How to create unique id column in dsak cudf dataframe across all the partitions So far I am using following technique, but if I increase data to more than 10cr rows it is giving me memory error.
def unique_id(df):
rag = cupy.arrange(len(df))
df['unique_id']=rag
return df
part = data.npartitions
data = data.repartitions(npartitions=1)
cols_meta={c:str(data[c].dtype) for c in data.columns}
data = data.map_partitions(lambda df:unique_id(df), meta={**cols_meta,'unique_id'})
data = data.repartitions(npartitions=part)
If there's any other way, or any modification in code, please suggest. Thank you for help
I was doing that because wanted to create ids sequentially, till the length data.

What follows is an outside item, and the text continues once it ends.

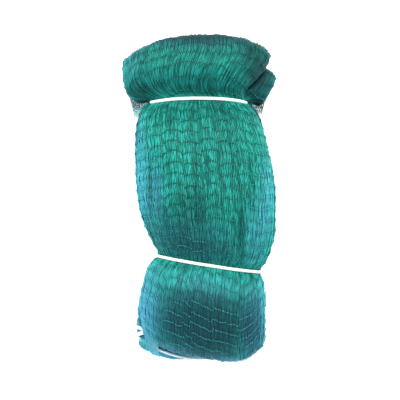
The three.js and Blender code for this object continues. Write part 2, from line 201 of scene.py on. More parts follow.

The other suggestions will likely work. However, one of the easiest way to do this is to create a temporary column with value 1 and use cumsum
, like the following:
import cudf
import dask_cudf
df = cudf.DataFrame({
"a": ["dog"]*10
})
ddf = dask_cudf.from_cudf(df, 3)
ddf["temp"] = 1
ddf["monotonic_id"] = ddf["temp"].cumsum()
del ddf["temp"]
print(ddf.partitions[2].compute())
a monotonic_id
8 dog 9
9 dog 10
As expected, the two rows in the partition index 2 have IDs 9 and 10. If you need the indexes to start at 0, you can subtract 1.